Les « fenêtres » suivantes de cette digression sur l’hiver rapprochent davantage la saison de notre environnement contemporain, selon des aspects favorisés par la sensibilité de son auteur. La troisième d’entre elles démystifie le rituel de Noël : « fête qui concilie non seulement de nombreuses célébrations païennes, mais aussi les deux principaux types de fêtes qu’on retrouve dans le monde : celles du renversement et celles du renouveau ». Moment qui à notre époque oscille entre capitalisme et charité dans une tension schizophrène. La quatrième s’attarde sur le mouvement des sports d’hiver. Adam Gopnik s’attarde sur le potentiel social de certains d’entre eux, comme le patinage artistique et la place centrale qu’il occupait hier dans les villes. Il ne cache pas la note préalable à cet avant-dernier chapitre : « Occasion rêvée de parler du hockey ! », faisant de ce sport une histoire culturelle et sociale.
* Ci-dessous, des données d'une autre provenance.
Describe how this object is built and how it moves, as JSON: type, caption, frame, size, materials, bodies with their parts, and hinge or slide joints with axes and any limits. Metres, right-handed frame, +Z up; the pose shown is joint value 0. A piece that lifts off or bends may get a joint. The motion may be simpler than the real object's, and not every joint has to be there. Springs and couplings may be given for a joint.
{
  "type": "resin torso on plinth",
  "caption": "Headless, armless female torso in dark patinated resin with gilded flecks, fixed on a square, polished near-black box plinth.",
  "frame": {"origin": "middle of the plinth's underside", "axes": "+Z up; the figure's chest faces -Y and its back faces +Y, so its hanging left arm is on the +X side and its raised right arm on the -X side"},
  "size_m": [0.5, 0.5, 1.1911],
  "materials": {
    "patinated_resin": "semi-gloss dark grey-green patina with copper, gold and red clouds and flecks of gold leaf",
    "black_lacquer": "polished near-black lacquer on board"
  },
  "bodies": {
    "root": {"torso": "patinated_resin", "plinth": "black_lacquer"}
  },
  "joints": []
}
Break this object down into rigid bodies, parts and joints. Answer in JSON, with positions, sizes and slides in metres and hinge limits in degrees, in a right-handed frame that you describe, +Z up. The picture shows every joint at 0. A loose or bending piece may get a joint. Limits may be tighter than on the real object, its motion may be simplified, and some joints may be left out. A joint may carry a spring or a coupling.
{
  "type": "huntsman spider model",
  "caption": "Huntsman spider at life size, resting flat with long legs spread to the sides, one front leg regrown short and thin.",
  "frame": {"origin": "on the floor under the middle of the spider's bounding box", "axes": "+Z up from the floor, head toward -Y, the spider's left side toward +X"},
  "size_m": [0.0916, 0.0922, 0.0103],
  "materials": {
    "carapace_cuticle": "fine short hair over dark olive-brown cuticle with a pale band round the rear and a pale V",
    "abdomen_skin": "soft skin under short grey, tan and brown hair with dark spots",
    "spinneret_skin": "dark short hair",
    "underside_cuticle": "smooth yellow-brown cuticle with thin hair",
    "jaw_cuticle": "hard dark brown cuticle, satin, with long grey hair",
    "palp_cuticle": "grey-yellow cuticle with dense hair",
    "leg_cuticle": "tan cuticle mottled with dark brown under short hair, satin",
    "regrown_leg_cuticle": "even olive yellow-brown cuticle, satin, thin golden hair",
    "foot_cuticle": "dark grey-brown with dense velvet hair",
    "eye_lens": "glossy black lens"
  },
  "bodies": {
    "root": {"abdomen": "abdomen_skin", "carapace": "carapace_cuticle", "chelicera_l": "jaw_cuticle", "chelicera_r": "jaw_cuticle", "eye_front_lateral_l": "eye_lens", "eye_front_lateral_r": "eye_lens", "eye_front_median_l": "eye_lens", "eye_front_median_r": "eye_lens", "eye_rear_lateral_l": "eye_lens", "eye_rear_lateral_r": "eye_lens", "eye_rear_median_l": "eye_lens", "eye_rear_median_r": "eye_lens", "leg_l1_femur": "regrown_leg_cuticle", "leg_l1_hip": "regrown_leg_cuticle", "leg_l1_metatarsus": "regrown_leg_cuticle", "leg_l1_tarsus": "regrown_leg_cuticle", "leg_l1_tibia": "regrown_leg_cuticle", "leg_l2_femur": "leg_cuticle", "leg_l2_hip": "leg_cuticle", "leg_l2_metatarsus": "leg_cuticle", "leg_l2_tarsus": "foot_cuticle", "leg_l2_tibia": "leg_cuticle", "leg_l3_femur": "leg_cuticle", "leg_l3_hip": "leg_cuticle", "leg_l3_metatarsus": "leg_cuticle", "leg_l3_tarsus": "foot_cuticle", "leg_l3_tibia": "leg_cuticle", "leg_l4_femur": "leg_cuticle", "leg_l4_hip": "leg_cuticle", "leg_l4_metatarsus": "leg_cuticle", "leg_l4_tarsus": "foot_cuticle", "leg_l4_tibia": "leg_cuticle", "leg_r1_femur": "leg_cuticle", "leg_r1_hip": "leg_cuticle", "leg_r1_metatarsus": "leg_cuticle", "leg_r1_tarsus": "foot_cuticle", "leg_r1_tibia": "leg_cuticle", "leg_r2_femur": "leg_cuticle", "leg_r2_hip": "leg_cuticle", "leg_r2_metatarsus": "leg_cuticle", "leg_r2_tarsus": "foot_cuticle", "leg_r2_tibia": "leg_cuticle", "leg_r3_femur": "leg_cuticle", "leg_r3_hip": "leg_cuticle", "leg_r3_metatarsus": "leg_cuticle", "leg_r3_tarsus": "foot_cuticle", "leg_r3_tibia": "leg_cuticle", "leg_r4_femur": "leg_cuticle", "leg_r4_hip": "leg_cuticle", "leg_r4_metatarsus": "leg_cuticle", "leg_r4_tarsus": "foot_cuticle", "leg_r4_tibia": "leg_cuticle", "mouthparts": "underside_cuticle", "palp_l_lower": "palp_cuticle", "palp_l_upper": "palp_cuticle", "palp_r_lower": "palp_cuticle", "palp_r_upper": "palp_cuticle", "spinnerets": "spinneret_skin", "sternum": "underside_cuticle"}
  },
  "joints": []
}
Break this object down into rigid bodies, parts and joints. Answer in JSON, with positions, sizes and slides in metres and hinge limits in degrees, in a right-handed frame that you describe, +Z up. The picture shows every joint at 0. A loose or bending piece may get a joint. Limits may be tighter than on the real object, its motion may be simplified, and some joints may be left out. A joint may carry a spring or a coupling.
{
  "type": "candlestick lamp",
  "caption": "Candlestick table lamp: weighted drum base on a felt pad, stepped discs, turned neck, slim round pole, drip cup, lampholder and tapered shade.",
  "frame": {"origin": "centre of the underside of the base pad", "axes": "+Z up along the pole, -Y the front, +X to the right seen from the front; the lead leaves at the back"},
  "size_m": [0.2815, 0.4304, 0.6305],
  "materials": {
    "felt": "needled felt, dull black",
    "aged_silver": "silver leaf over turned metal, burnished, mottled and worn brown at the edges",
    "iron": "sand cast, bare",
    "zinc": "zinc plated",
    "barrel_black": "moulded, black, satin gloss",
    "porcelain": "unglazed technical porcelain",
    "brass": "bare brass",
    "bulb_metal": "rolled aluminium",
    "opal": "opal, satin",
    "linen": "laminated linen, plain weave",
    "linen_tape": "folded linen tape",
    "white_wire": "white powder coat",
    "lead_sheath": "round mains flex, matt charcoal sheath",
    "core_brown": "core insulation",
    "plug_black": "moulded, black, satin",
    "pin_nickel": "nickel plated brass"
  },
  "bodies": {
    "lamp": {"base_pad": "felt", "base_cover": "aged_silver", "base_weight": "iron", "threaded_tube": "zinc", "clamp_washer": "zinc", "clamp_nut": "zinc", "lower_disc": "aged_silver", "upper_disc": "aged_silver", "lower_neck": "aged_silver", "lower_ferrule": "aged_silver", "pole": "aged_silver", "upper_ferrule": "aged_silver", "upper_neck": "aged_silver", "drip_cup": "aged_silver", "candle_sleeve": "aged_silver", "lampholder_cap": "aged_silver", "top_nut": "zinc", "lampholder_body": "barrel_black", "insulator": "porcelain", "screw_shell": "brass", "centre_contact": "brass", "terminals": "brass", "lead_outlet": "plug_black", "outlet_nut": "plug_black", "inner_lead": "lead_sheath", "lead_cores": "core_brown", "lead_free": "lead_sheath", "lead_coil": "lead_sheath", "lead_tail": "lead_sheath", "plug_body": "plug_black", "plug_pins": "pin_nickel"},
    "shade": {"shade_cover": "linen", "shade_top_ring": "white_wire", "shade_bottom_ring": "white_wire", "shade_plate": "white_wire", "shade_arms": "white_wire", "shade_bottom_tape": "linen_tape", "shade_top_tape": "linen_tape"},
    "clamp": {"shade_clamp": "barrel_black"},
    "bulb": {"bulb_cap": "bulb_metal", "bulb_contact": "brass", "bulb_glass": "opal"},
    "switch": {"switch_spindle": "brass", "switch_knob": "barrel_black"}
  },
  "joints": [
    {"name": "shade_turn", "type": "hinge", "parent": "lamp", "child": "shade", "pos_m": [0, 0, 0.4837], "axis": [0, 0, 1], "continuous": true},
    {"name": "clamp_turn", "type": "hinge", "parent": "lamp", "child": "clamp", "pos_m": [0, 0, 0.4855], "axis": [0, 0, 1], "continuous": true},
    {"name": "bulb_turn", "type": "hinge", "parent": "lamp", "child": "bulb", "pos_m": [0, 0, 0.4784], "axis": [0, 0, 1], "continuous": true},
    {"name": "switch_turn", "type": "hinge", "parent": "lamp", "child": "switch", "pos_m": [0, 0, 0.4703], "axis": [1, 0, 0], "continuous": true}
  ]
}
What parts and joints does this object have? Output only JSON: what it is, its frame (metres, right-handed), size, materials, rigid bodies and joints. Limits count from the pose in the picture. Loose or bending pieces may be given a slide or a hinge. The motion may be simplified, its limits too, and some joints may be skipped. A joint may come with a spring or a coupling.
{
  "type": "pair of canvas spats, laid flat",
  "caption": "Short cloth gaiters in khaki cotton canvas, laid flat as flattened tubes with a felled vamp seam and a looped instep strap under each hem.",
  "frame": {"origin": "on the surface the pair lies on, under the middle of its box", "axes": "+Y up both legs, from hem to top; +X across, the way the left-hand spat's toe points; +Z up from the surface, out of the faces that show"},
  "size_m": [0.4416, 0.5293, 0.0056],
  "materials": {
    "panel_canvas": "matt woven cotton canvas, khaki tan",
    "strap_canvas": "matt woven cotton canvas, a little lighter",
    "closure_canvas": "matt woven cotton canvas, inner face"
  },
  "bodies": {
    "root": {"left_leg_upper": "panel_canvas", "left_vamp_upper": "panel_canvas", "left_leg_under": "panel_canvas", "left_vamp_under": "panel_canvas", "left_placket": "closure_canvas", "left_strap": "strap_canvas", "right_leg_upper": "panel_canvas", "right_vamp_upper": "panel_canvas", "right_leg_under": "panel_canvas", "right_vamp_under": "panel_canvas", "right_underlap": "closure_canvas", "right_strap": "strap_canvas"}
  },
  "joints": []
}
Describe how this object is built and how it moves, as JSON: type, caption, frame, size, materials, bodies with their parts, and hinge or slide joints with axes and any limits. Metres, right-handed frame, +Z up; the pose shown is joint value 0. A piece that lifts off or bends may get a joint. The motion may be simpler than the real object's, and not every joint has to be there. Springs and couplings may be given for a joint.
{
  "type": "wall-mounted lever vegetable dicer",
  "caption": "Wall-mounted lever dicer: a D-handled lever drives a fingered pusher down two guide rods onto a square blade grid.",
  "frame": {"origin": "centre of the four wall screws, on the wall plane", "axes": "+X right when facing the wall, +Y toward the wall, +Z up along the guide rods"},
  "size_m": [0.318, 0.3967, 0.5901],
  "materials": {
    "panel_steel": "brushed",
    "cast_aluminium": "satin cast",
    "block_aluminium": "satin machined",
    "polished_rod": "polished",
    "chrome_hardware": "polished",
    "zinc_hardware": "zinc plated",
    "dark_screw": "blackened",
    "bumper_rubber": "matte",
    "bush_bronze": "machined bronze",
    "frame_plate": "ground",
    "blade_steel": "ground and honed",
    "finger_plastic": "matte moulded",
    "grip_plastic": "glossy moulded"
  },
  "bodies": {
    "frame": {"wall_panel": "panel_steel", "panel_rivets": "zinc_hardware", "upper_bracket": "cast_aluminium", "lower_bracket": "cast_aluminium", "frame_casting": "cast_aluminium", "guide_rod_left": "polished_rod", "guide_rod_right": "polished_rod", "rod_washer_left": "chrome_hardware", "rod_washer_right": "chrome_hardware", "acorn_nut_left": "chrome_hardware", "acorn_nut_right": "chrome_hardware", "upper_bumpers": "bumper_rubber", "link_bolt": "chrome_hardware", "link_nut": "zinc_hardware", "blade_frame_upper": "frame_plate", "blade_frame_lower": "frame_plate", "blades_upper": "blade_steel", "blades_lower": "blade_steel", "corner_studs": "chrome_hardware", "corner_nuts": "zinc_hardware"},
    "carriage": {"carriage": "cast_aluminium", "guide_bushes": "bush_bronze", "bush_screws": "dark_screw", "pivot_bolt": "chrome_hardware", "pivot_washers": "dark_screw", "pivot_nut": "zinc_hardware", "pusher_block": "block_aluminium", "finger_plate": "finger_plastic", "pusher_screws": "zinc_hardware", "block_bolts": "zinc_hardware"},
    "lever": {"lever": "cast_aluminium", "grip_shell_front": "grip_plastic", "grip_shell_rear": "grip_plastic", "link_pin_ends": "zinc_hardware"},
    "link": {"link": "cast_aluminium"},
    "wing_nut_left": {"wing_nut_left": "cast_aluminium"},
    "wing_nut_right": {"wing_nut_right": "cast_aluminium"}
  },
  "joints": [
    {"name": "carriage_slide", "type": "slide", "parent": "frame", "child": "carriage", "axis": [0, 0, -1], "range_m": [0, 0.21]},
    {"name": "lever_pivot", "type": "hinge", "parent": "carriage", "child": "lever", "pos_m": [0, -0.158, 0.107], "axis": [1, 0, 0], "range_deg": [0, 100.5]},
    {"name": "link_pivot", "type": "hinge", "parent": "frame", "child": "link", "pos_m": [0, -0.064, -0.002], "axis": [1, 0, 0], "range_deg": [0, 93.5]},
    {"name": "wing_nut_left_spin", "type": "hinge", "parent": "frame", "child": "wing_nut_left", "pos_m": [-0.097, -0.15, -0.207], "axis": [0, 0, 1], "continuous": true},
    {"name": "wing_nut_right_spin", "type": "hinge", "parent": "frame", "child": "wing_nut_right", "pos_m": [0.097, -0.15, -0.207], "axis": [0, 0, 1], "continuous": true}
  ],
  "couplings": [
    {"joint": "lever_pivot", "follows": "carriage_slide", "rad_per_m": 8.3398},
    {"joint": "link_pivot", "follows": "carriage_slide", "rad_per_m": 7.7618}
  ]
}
L’auteur achève le fil de sa propre remémoration de l’hiver par une extension de celle-ci à la saison elle-même. Penser à l’hiver, c’est se souvenir : « L’hiver est notre moment de nostalgie, et la nostalgie n’est jamais que la langue vernaculaire de l’histoire, le démiotique de la mémoire, l’argot du temps ». Préserver cette saison menacée tient d’un acte mémoriel, d’un engagement qui conserverait le patrimoine de notre humanité en même temps qu’une partie de la nature.
Eugénie Bourlet, En attendant Nadeau, 17 décembre 2019.